Stefano set Linn for the 2022 Commonwealth Games trial on the Gold Coast which she won, before finishing fifth to Bermuda’s Olympic champion Flora Duffy and then joining Van Coevorden, Hauser and Jake Birtwhistle to win bronze in the Mixed Team Relay.

The Linn-Stefano combo was off and running and Linn has kept running ever since, even recovering from a broken foot suffered in the World Triathlon Championships Series Hamburg last year to make it to the start line for the 2023 World Championships in Pontevedra, Spain.

Knowing she faced a race against time to convince the Australian selection committee she deserved her place on the Olympic team– that coming in Napier, New Zealand when Linn secured her first-ever World Triathlon Cup victory marking an unforgettable opener to the season for the 29-year-old.

Topping off a memorable weekend for Australia when she joined Brandon Copeland, Emma Jeffcoat and Callum McClusky to take out the Mixed Team Relay – and a timely reminder that “the working girl” from Boulder had arrived.

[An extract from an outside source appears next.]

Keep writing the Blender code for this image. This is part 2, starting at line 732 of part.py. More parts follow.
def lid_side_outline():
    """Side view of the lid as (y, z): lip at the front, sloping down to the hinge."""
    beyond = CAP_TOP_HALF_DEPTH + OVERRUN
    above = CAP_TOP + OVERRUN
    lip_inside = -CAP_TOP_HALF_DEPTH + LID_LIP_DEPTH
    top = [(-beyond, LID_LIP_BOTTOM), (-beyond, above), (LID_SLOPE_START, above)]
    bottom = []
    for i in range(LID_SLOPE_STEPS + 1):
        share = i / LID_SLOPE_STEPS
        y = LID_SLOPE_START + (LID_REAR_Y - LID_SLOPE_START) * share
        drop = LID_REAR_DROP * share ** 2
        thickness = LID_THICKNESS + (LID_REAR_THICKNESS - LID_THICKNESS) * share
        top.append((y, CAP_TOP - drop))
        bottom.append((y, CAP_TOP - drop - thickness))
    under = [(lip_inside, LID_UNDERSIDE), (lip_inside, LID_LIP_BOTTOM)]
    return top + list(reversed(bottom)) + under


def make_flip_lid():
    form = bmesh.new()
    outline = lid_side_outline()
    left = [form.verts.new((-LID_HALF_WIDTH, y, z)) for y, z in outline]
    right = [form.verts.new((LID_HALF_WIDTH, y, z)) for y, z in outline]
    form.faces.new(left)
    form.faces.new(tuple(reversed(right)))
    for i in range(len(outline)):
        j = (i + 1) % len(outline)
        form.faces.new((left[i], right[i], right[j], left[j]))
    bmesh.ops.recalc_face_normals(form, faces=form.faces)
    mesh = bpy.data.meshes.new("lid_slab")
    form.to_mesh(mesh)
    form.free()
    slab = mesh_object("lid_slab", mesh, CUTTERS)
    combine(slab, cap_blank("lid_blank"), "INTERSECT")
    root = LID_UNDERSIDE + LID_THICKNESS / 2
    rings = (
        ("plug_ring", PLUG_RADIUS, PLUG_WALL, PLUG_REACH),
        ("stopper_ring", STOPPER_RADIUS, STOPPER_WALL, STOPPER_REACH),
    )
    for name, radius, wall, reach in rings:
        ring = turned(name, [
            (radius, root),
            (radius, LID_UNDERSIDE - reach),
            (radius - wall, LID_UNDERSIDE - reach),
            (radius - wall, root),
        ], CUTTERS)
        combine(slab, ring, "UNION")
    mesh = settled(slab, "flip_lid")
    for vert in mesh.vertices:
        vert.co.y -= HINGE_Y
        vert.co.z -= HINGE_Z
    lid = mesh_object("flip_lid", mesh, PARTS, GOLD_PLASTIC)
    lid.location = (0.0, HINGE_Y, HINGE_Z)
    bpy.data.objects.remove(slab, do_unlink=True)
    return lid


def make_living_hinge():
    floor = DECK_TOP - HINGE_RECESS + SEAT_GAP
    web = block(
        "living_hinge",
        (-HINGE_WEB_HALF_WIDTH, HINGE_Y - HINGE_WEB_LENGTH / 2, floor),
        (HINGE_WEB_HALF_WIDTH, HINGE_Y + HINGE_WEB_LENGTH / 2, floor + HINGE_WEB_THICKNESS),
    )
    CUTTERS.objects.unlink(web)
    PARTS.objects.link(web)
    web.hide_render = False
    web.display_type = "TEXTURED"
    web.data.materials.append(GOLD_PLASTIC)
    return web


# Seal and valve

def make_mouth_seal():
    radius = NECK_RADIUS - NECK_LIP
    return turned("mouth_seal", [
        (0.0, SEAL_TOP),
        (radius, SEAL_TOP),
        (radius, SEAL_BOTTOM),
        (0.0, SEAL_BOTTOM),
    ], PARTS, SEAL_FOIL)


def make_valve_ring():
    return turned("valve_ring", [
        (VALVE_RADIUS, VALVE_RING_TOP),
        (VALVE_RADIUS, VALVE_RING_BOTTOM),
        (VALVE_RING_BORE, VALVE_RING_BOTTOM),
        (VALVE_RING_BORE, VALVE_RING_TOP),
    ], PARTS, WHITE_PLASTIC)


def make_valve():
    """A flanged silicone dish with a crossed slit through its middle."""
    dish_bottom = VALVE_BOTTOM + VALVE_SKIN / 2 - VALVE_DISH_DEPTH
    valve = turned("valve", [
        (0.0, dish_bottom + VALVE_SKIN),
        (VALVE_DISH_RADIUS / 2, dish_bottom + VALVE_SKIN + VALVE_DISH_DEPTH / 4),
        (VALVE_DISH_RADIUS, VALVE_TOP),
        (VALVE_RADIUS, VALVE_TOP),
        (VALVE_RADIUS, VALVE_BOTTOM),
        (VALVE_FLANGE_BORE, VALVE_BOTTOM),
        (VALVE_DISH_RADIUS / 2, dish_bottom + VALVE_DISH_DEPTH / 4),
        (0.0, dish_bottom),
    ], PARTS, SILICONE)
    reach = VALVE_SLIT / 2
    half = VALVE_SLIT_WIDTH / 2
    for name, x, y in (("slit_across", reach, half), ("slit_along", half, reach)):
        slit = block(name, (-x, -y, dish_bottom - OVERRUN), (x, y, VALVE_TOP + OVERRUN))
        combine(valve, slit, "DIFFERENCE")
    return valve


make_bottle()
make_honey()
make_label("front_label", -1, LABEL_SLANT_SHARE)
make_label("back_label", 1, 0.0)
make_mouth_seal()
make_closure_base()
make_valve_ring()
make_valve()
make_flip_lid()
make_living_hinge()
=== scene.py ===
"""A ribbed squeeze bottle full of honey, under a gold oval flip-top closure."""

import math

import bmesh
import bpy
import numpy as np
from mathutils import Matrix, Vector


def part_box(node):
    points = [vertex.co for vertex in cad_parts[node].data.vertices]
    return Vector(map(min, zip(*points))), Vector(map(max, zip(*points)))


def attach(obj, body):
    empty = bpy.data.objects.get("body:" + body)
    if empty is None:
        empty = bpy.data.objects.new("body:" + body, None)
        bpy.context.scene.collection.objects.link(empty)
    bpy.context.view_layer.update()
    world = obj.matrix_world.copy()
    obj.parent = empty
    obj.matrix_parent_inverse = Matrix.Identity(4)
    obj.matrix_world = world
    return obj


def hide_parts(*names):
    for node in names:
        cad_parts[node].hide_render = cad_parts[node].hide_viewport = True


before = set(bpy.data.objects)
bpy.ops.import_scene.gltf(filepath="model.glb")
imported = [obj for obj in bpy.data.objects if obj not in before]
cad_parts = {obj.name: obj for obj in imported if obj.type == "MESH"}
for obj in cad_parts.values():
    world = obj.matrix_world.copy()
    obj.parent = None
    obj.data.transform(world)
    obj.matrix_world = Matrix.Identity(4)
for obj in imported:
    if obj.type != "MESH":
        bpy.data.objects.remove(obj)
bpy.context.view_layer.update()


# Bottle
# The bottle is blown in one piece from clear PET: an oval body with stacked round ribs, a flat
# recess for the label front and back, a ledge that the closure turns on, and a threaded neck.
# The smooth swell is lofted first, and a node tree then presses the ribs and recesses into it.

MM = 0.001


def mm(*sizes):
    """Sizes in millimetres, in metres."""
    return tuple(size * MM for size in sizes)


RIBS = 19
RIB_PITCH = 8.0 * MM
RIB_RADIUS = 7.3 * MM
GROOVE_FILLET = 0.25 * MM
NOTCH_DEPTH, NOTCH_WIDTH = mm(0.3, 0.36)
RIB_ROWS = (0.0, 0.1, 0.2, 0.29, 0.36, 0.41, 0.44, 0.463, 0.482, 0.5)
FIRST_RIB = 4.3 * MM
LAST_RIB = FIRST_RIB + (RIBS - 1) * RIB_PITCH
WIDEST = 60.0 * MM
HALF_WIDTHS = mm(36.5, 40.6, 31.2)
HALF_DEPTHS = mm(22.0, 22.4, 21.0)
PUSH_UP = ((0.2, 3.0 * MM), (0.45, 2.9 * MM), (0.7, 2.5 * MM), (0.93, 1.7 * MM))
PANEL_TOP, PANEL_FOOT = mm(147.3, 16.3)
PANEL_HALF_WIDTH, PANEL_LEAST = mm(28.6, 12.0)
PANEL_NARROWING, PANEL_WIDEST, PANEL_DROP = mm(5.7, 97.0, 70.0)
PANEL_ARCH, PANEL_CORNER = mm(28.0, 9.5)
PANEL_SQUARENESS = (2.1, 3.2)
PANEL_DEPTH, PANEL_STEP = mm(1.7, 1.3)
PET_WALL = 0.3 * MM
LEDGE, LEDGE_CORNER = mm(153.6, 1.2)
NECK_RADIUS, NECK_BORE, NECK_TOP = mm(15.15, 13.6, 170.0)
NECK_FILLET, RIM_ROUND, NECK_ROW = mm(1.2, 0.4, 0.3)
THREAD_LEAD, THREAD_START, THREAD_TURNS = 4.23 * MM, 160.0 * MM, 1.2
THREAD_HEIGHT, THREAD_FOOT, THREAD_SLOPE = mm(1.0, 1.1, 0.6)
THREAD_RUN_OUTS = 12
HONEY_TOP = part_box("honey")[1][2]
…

Linn doubted she would ever make it to the Olympic Games. But her persistence is about to pay off big time in Paris.

“I remember watching the Olympics when I was young, seeing Grant Hackett and Ian Thorpe in the pool in 2004.” Linn said.

“Getting up in the middle of the night, sitting in my parents’ bedroom. I loved watching the Olympics.

“But I didn’t ever think: ‘I really want to be there.’  It probably wasn’t in my realm of possibilities.”

Time, fate, and an inner drive all coming together to prove sometimes the ultimate success stories just take time.

“I am absolutely stoked for Sophie who has a great story,” Stefano said.

“I’m just over the moon for her. Someone who has worked hard. This Olympic spot is something she is really deserving of.

“A great athlete and a great person and don’t you just love seeing those people achieve.

“She only managed to start racing in 2022 and made the Commonwealth Games team and becoming Arena Games World Champion and now heading for her first Olympics in Paris. It’s been a really exciting ride.”